* _Scripts that build objects_:

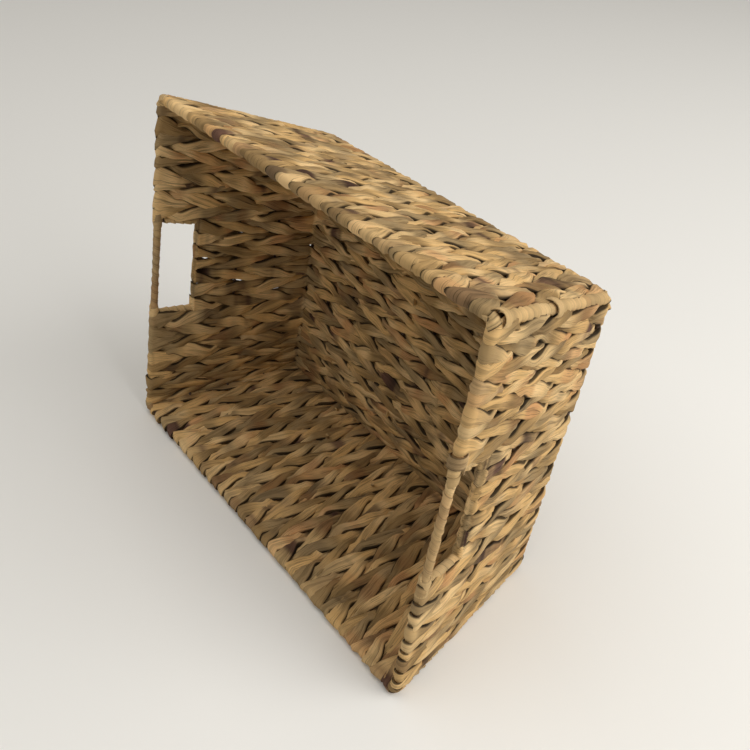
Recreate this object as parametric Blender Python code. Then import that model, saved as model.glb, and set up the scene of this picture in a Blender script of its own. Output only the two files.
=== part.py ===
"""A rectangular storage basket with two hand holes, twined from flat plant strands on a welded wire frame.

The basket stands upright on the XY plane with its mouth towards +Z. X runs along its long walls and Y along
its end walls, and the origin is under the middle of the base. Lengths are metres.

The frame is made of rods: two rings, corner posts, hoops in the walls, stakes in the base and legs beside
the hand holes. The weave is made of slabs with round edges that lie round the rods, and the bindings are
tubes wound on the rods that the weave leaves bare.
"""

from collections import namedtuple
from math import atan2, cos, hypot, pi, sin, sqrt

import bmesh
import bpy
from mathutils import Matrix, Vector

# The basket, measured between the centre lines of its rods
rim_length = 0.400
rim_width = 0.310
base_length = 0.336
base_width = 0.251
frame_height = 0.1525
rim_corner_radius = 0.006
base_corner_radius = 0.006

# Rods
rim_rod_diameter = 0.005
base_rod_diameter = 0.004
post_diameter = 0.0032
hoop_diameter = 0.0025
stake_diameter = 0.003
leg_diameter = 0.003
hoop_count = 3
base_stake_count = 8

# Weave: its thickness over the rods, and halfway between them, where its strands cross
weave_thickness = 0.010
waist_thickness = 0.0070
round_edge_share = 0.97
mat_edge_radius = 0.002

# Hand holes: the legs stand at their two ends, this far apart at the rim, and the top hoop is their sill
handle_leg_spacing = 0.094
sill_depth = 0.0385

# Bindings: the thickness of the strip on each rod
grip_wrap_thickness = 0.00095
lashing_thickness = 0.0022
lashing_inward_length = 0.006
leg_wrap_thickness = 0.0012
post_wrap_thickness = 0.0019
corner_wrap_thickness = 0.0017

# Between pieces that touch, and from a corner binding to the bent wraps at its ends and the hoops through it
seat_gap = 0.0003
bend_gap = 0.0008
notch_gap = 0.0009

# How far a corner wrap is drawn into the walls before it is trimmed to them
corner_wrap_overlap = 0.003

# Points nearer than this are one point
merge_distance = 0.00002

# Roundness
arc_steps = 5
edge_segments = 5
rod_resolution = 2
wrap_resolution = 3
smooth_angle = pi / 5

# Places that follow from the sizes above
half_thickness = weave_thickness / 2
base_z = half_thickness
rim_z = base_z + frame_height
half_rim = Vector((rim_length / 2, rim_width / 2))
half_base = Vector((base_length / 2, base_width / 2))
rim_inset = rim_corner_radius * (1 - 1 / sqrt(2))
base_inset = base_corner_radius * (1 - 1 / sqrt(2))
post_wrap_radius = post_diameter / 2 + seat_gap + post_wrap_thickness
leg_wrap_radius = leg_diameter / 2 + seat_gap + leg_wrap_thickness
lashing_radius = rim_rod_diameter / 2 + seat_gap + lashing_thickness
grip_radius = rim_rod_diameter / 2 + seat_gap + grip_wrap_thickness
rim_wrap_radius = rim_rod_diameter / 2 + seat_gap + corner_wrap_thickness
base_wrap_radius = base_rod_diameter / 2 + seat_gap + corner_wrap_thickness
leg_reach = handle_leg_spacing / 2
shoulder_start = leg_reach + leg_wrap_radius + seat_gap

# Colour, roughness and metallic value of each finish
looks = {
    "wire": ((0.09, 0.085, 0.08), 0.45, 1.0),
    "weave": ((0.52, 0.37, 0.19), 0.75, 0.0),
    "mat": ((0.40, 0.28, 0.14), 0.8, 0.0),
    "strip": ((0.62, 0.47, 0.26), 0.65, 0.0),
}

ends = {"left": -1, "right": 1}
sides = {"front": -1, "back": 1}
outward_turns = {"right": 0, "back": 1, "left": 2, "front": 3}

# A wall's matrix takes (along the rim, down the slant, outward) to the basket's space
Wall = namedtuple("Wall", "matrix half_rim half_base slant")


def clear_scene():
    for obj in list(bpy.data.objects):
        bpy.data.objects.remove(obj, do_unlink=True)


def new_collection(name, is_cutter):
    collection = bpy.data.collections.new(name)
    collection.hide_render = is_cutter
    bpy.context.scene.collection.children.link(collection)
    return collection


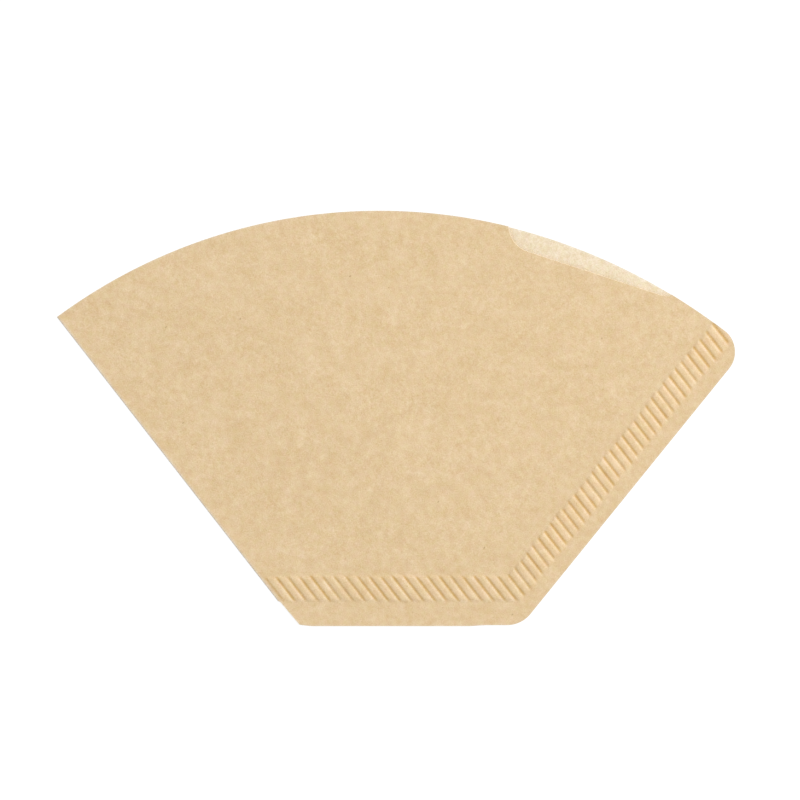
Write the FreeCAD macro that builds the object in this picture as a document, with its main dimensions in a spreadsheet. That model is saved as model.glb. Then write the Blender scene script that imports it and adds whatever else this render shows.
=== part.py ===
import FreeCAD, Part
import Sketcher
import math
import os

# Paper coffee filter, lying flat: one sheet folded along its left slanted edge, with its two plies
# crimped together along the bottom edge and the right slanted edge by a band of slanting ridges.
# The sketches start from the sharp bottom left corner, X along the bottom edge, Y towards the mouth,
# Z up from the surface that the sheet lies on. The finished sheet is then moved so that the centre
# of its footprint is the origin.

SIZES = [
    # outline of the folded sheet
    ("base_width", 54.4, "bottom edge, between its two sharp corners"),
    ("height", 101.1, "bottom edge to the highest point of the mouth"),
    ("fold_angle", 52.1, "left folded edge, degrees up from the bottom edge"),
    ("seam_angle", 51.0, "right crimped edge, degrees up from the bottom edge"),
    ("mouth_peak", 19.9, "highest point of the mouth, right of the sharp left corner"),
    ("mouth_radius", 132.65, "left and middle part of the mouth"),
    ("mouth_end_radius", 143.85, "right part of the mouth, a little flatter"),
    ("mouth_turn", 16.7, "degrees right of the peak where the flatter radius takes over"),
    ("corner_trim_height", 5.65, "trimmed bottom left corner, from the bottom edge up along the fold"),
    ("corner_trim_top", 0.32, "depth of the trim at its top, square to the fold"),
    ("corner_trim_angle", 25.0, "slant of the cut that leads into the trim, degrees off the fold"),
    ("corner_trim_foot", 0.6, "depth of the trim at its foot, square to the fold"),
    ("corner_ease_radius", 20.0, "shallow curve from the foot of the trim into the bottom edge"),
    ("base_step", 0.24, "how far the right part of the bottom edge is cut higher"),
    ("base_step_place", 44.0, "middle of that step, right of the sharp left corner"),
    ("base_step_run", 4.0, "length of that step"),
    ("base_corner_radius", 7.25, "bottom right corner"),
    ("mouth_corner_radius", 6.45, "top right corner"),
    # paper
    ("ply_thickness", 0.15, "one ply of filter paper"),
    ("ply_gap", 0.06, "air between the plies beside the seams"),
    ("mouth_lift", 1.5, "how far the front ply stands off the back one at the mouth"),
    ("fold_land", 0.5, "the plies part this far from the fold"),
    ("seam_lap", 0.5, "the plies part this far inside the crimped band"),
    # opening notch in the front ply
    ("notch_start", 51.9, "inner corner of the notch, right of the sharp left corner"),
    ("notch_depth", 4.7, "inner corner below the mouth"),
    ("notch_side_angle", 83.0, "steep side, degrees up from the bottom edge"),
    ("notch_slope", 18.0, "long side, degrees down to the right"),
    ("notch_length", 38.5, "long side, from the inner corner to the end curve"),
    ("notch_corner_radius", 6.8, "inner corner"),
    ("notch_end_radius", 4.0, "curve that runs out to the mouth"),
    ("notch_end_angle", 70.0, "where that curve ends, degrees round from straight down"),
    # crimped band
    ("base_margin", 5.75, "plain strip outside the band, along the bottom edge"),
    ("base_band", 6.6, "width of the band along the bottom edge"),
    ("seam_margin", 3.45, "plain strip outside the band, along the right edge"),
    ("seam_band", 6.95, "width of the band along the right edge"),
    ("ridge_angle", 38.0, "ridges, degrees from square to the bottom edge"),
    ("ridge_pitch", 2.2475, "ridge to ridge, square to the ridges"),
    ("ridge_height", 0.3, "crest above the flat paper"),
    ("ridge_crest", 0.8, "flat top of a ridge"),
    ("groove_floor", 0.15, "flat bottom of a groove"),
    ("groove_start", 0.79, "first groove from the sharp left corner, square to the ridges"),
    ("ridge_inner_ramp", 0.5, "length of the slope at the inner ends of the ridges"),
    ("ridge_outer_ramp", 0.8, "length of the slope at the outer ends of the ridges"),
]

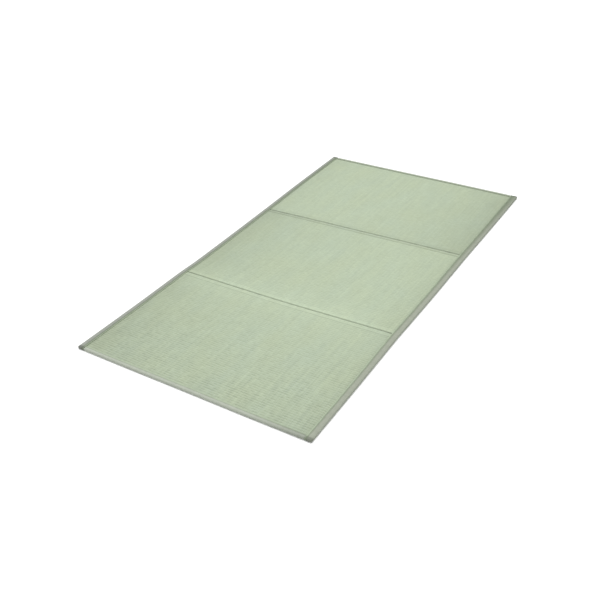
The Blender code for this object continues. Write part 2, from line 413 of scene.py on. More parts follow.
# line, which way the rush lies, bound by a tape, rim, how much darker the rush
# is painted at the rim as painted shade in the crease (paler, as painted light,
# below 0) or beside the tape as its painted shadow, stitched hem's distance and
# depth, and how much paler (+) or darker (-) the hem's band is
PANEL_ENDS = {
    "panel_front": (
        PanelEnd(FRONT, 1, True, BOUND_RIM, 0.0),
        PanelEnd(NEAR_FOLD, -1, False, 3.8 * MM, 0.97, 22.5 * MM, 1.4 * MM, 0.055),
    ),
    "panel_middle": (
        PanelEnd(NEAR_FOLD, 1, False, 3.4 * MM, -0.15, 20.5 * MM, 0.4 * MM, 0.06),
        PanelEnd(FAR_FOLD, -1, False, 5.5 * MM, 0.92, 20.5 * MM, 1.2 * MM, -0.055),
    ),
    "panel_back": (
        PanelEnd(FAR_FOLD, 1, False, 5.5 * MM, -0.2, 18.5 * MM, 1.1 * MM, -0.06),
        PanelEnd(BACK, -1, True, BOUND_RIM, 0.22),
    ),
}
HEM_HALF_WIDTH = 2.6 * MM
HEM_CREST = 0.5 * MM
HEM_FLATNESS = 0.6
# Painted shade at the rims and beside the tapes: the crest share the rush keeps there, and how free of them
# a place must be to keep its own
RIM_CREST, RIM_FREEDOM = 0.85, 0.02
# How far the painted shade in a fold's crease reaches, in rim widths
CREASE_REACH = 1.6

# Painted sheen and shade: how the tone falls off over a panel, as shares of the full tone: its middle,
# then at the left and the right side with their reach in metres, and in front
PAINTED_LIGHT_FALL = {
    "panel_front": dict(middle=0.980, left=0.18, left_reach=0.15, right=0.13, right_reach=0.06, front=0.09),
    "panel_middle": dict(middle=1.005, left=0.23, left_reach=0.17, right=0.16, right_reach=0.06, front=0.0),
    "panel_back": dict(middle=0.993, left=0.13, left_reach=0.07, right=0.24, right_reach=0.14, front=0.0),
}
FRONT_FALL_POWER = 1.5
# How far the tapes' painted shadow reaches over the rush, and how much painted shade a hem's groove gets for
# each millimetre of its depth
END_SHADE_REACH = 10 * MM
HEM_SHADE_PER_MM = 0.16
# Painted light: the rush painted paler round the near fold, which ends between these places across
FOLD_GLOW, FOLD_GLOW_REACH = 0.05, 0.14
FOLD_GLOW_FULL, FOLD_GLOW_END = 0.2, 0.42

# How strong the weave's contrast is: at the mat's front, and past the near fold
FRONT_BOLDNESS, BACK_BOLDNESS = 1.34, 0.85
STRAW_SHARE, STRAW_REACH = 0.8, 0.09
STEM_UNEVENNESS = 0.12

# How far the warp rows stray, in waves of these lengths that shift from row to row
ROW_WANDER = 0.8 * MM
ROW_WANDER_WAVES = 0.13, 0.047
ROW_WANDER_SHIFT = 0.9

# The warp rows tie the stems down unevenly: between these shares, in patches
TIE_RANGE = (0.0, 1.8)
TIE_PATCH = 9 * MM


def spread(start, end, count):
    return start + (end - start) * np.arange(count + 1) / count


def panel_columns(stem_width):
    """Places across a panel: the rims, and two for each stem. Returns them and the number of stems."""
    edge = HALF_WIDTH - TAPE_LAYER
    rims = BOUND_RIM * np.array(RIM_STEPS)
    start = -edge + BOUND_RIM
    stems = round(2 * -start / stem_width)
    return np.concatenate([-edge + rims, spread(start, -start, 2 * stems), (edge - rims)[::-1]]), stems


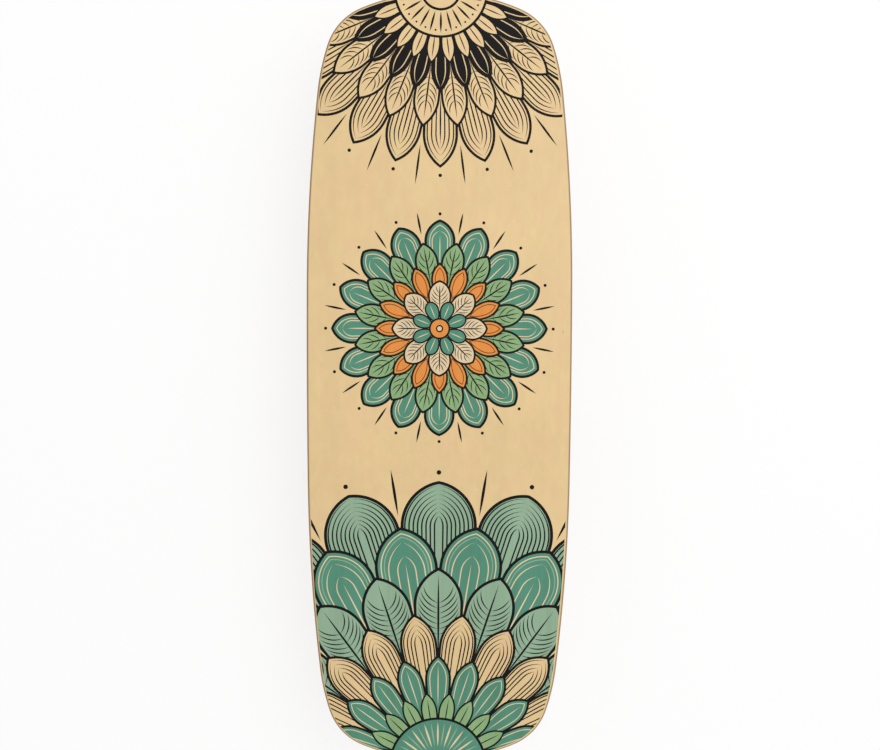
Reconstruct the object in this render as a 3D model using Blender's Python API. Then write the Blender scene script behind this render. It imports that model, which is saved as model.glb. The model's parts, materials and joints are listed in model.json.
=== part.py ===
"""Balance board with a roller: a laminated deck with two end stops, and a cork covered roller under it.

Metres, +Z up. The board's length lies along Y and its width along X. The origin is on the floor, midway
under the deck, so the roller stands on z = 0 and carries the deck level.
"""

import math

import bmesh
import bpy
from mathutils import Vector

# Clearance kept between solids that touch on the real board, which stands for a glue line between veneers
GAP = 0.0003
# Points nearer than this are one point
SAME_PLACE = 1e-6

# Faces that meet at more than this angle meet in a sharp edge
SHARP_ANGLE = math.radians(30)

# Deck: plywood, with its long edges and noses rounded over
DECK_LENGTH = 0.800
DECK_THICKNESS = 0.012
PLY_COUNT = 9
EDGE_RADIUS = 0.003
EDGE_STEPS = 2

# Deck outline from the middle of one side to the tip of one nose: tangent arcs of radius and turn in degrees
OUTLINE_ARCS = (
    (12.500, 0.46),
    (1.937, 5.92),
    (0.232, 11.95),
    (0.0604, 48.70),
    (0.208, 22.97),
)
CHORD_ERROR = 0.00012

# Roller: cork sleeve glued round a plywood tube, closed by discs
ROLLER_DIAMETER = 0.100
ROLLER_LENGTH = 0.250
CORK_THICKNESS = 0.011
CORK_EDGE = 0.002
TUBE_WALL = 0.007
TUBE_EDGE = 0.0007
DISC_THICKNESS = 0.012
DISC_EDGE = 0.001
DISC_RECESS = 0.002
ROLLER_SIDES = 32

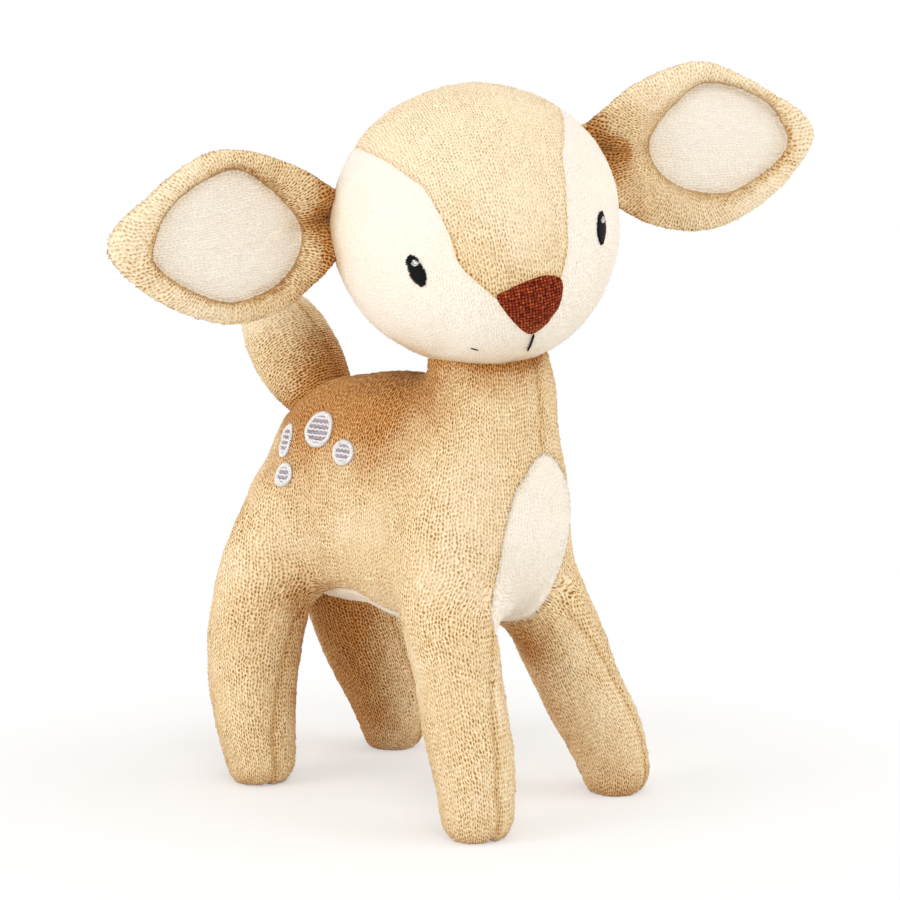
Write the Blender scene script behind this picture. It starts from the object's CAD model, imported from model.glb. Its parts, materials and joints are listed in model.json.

* _AIM OF THE EXERCISE_:
Return only the lines from the beginning of the material up to and including the line with "base_corner_radius = 0.006", exactly as written.

* _TASK ANSWER_:
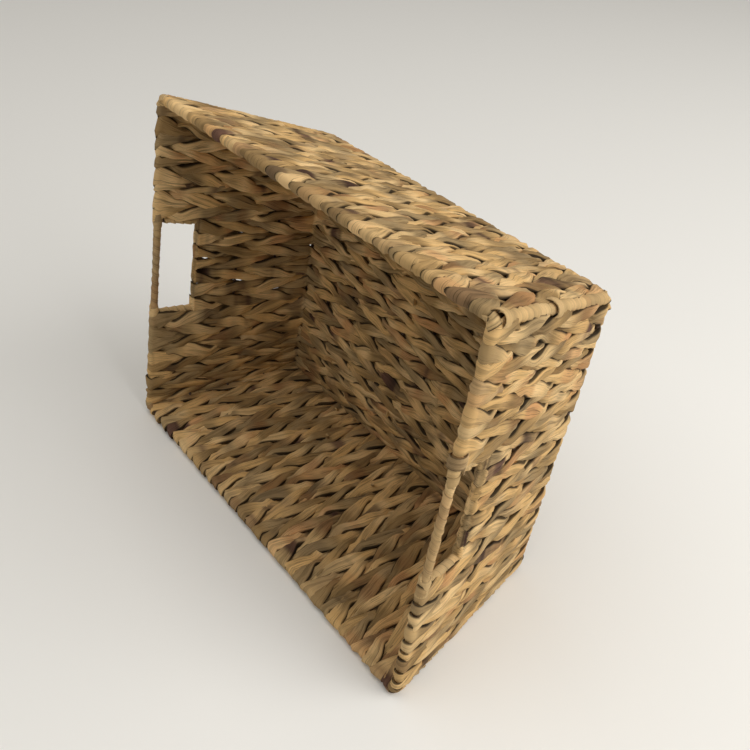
Recreate this object as parametric Blender Python code. Then import that model, saved as model.glb, and set up the scene of this picture in a Blender script of its own. Output only the two files.
=== part.py ===
"""A rectangular storage basket with two hand holes, twined from flat plant strands on a welded wire frame.

The basket stands upright on the XY plane with its mouth towards +Z. X runs along its long walls and Y along
its end walls, and the origin is under the middle of the base. Lengths are metres.

The frame is made of rods: two rings, corner posts, hoops in the walls, stakes in the base and legs beside
the hand holes. The weave is made of slabs with round edges that lie round the rods, and the bindings are
tubes wound on the rods that the weave leaves bare.
"""

from collections import namedtuple
from math import atan2, cos, hypot, pi, sin, sqrt

import bmesh
import bpy
from mathutils import Matrix, Vector

# The basket, measured between the centre lines of its rods
rim_length = 0.400
rim_width = 0.310
base_length = 0.336
base_width = 0.251
frame_height = 0.1525
rim_corner_radius = 0.006
base_corner_radius = 0.006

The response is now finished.